Israëlische kolonisten en ultranationalisten blijven onverminderd niet-joodse gebedsplaatsen en eigendommen aanvallen.
Onbekenden hebben 28 grafzerken vernield van het kerkhof van het klooster van de salesianen van Don Bosco in Beit Jamal, vlakbij de Israëlische stad Beit Shemesh. Het klooster ligt op 30 kilometer van Jeruzalem. Vandalen kwamen er al eerder graven beschadigen. In 2013 werd een brandbom naar de toegangspoort van het klooster gegooid en werden beledigende teksten op de kloostermuren gekalkt. In december 2015 werden op het kerkhof kruisen afgebroken en tegen de grond gegooid. De daders van al die incidenten worden telkens in kringen van de kolonisten gezocht. Steun komt er van de Joodse organisatie Tag Mehir, die in 2011 werd opgericht om elke vorm van racisme in Israël te bestrijden. De organisatie sprak na de vernielingen op het kerkhof in 2015 ook al haar afkeer uit over het geweld en de intimidatie van ultranationalisten.

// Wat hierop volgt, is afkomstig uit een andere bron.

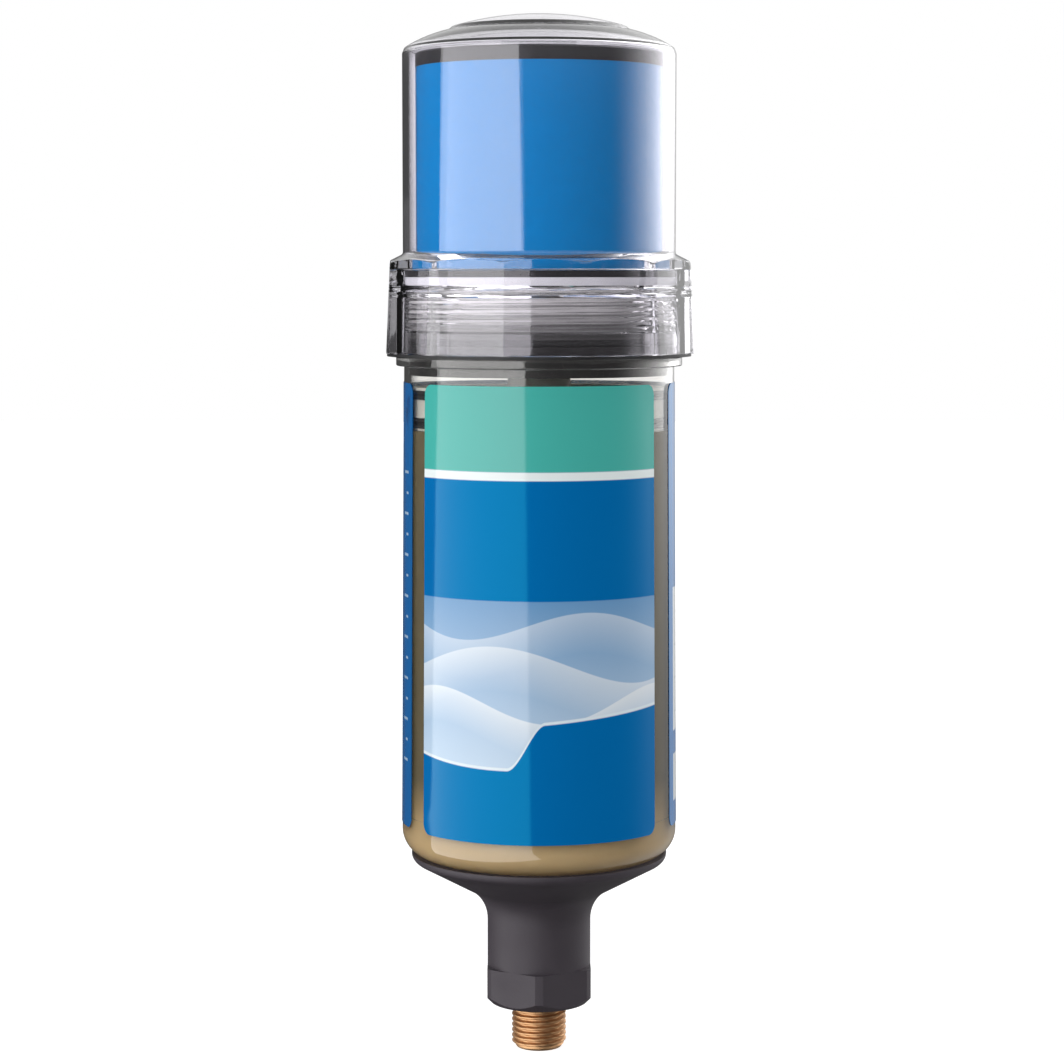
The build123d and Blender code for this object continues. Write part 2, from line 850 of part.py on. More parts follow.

Het incident moet allicht in verband worden gebracht met recente uitspraken van Israëlische premier Benjamin Netanjahu, die zich heeft opgeworpen als verdediger van de christelijke minderheid in het Heilige Land. Netanjahu voegde eraan toe dat de christenen door de Palestijnen worden vervolgd en onderdrukt. Dat laatste wekte dan op zijn beurt de woede van burgemeester Anton Salman van Bethlehem. President Netanjahu wees onder meer erop dat de christenen vroeger 80 procent van de bevolking van Bethlehem vormden. Vandaag is dat nauwelijks nog 20 procent. Salman van zijn kant stelt dat gronden door de Israëlische overheid aangeslagen en muren worden gebouwd waardoor christenen van hun gronden en hun wijn- of olijfgaarden worden afgesloten en 20.000 christenen niet kunnen terugkeren naar Bethlehem. Het aantal christenen in Jeruzalem alleen al daalde van 31.000 in 1948 tot 12.0000 vandaag. Ik roep Israël op om het internationale recht te respecteren en een einde te maken aan de bezetting van Palestina, aldus Salman.